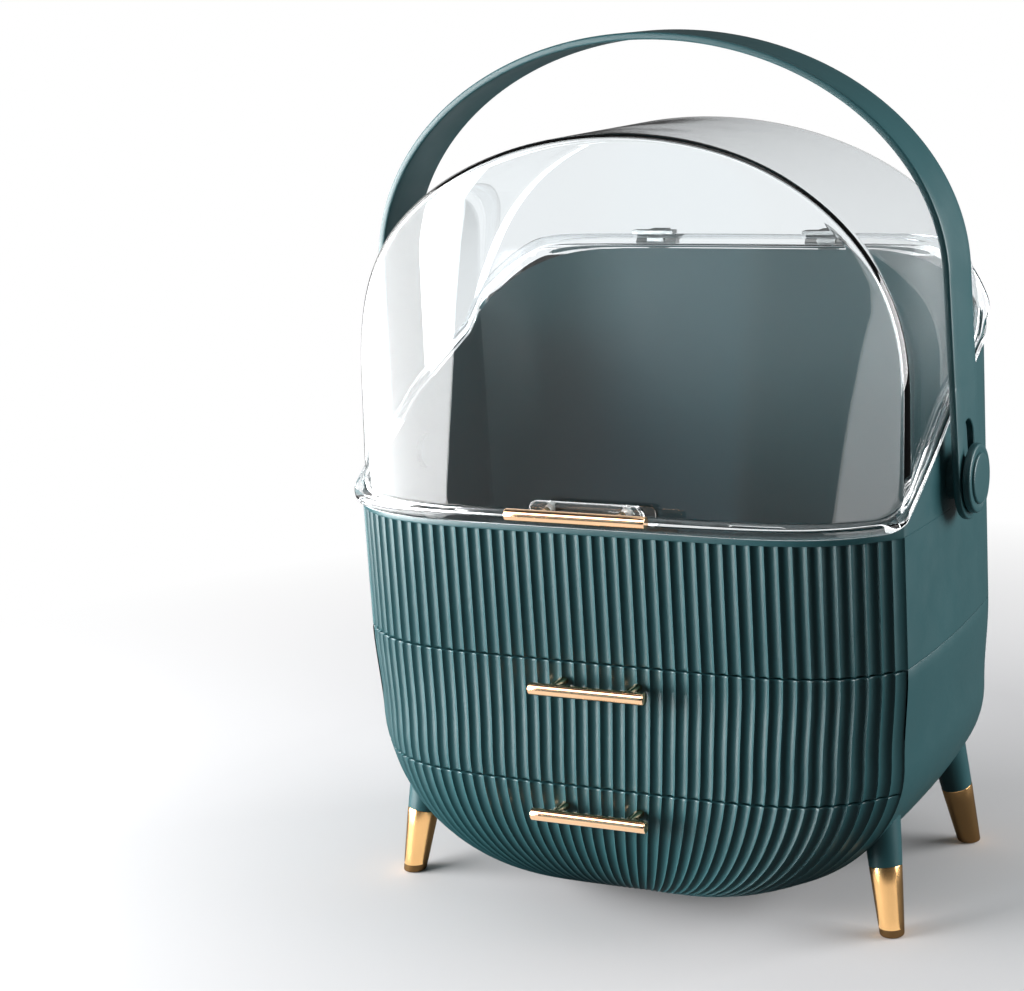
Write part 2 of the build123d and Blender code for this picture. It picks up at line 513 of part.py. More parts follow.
for side, sx in (("left", -1), ("right", 1)):
    def along(radius, x0, x1):
        return cyl_x(radius, sx * x0, sx * x1, PIVOT_Y, PIVOT_Z)
    parts[f"handle_spacer_{side}"] = along(SPACER_RADIUS, HALF_WIDTH, SPACER_X) - along(SHANK_RADIUS + SHANK_FIT, HALF_WIDTH - 10, BUTTON_X + 10)
    inside = HALF_WIDTH - WALL - 0.4
    parts[f"pivot_bolt_{side}"] = along(9.0, inside - 3, inside) + along(SHANK_RADIUS, inside - 1, BUTTON_X + 2)
    parts[f"slot_bush_{side}"] = along(SLOT_HALF - 0.1, SPACER_X + 0.1, BUTTON_X - 0.05) - along(SHANK_RADIUS, HALF_WIDTH - 10, BUTTON_X + 10)
    button = along(BUTTON_RADIUS, BUTTON_X, BUTTON_X + BUTTON_THICK)
    button += along(BUTTON_RADIUS - 3.5, BUTTON_X + 1, BUTTON_X + BUTTON_THICK + BUTTON_RING)
    button -= along(SHANK_RADIUS, HALF_WIDTH - 10, BUTTON_X + 2)
    parts[f"button_{side}"] = button

# Legs: a coloured stub under each corner, a plated tip on its end and a screw up from the stub
leg_screws = []
for row, sy in (("front", -1), ("back", 1)):
    for side, sx in (("left", -1), ("right", 1)):
        slope = (LEG_TOP_RADIUS - TIP_TOP_RADIUS) / (LEG_TOP_Z - TIP_HEIGHT)
        stub = leg_cone(sx, sy, TIP_HEIGHT, LEG_TOP_Z, TIP_TOP_RADIUS, LEG_TOP_RADIUS) - outer_shell
        stub = max(stub.solids(), key=lambda s: -s.center().Z)
        spigot = leg_cone(sx, sy, TIP_HEIGHT - SPIGOT_LENGTH, TIP_HEIGHT + 2, SPIGOT_RADIUS, SPIGOT_RADIUS)
        flat = box_at(-2 * FOOT_X, 2 * FOOT_X, -3 * FOOT_Y, 3 * FOOT_Y, -30, 0)
        tip = leg_cone(sx, sy, -4, TIP_HEIGHT, TIP_FOOT_RADIUS - 0.25, TIP_TOP_RADIUS)
        tip -= leg_cone(sx, sy, TIP_HEIGHT - SPIGOT_LENGTH - 1, TIP_HEIGHT + 2, SPIGOT_RADIUS, SPIGOT_RADIUS)
        screw = leg_cone(sx, sy, TIP_HEIGHT + 8, 55, 1.6, 1.6)
        head = leg_cone(sx, sy, 53.0, 55.5, 3.6, 3.6)
        stub = stub + spigot - leg_cone(sx, sy, TIP_HEIGHT + 7, 60, 1.6, 1.6)
        lower -= leg_cone(sx, sy, TIP_HEIGHT, 53.0, 1.75, 1.75)
        lower -= leg_cone(sx, sy, 52.9, 58.0, 4.0, 4.0)
        parts[f"leg_{row}_{side}"] = stub
        parts[f"leg_tip_{row}_{side}"] = tip - flat
        leg_screws.append(screw + head)
parts["leg_screws"] = Compound(leg_screws)
parts["upper_case"], parts["lower_case"] = upper, lower

# The origin is on the ground under the middle of the whole part, pulls and hinges included
front_reach = half_depth(SEAM_LOW_Z - PULL_DROP) + STANDOFF + BAR_RADIUS
back_reach = HINGE_Y + KNUCKLE_RADIUS
to_origin = Pos(0, (front_reach - back_reach) / 2, 0)
print(f"moved back by {(front_reach - back_reach) / 2:.3f} mm")
for name, shape in parts.items():
    export_step(to_origin * shape, f"parts/{name}.step")
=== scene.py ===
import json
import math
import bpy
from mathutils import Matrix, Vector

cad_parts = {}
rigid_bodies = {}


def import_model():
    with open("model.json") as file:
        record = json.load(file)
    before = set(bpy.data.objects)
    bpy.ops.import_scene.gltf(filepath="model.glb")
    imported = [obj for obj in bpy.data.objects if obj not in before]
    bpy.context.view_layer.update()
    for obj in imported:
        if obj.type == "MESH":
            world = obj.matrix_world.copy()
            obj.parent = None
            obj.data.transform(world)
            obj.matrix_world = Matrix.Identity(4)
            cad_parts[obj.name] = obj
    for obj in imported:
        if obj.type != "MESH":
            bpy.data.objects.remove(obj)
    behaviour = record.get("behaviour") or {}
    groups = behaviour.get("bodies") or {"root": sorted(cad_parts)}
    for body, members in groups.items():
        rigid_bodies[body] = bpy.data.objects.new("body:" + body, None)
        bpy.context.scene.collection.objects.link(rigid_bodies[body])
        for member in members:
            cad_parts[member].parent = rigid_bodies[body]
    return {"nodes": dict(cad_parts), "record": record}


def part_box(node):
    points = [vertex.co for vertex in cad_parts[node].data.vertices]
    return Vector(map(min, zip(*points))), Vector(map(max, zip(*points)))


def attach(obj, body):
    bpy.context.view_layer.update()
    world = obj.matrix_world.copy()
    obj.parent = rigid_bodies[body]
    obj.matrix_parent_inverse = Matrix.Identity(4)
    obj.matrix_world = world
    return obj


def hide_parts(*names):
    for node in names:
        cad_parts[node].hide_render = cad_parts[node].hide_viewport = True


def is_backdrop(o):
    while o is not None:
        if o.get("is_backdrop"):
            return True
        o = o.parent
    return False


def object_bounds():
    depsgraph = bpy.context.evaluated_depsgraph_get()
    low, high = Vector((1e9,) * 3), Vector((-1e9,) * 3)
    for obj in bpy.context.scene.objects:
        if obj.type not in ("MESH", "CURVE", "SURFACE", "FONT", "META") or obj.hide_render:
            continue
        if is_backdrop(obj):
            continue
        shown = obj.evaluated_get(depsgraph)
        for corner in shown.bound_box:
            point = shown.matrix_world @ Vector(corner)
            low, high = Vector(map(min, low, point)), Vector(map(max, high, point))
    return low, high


bl_info = {
    "name": "Makeup Organizer",
    "version": (1, 0, 0),
    "blender": (4, 5, 0),
    "location": "3D View > Sidebar > Organizer",
    "description": "Ribbed makeup organizer with two drawers, a clear domed lid and a carrying handle",
    "category": "Object",
}

import bmesh
import bpy
import numpy as np
from bpy.props import FloatProperty, FloatVectorProperty, IntProperty, PointerProperty
from mathutils import Matrix, Vector

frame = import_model()
CAD_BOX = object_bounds()


def box_mm(node):
    """Lowest and highest corner of a node of the frame, in millimetres."""
    low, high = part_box(node)
    return np.array(low) * 1000.0, np.array(high) * 1000.0


# Shapes are worked out in millimetres about the middle of the case and then moved back by SHIFT_Y.
HANDLE_LOW, HANDLE_HIGH = box_mm("handle")
PIVOT_Y = -1.0
SHIFT_Y = (HANDLE_LOW[1] + HANDLE_HIGH[1]) / 2 - PIVOT_Y

# Plan of the case: the corners move back by CORNER_FOLLOW of an inset
CASE_HALF_WIDTH, CORNER_INSET, CORNER_Y, CORNER_FOLLOW = 150.0, 3.0, 65.0, 0.4
CASE_HALF_DEPTH, BULGE_POWER = 96.5, 6
WALL, FRONT_WALL, DRAWER_GAP, TRAY_FILLET = 3.0, 4.0, 0.4, 4.0
SIDE_COLUMNS, BACK_COLUMNS = 25, 61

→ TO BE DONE
Output exactly one stretch of the listing: from the line containing "# The origin" through the line containing "imported = [obj", both end lines included.

→ ANSWER TO THE EXERCISE
# The origin is on the ground under the middle of the whole part, pulls and hinges included
front_reach = half_depth(SEAM_LOW_Z - PULL_DROP) + STANDOFF + BAR_RADIUS
back_reach = HINGE_Y + KNUCKLE_RADIUS
to_origin = Pos(0, (front_reach - back_reach) / 2, 0)
print(f"moved back by {(front_reach - back_reach) / 2:.3f} mm")
for name, shape in parts.items():
    export_step(to_origin * shape, f"parts/{name}.step")
=== scene.py ===
import json
import math
import bpy
from mathutils import Matrix, Vector

cad_parts = {}
rigid_bodies = {}


def import_model():
    with open("model.json") as file:
        record = json.load(file)
    before = set(bpy.data.objects)
    bpy.ops.import_scene.gltf(filepath="model.glb")
    imported = [obj for obj in bpy.data.objects if obj not in before]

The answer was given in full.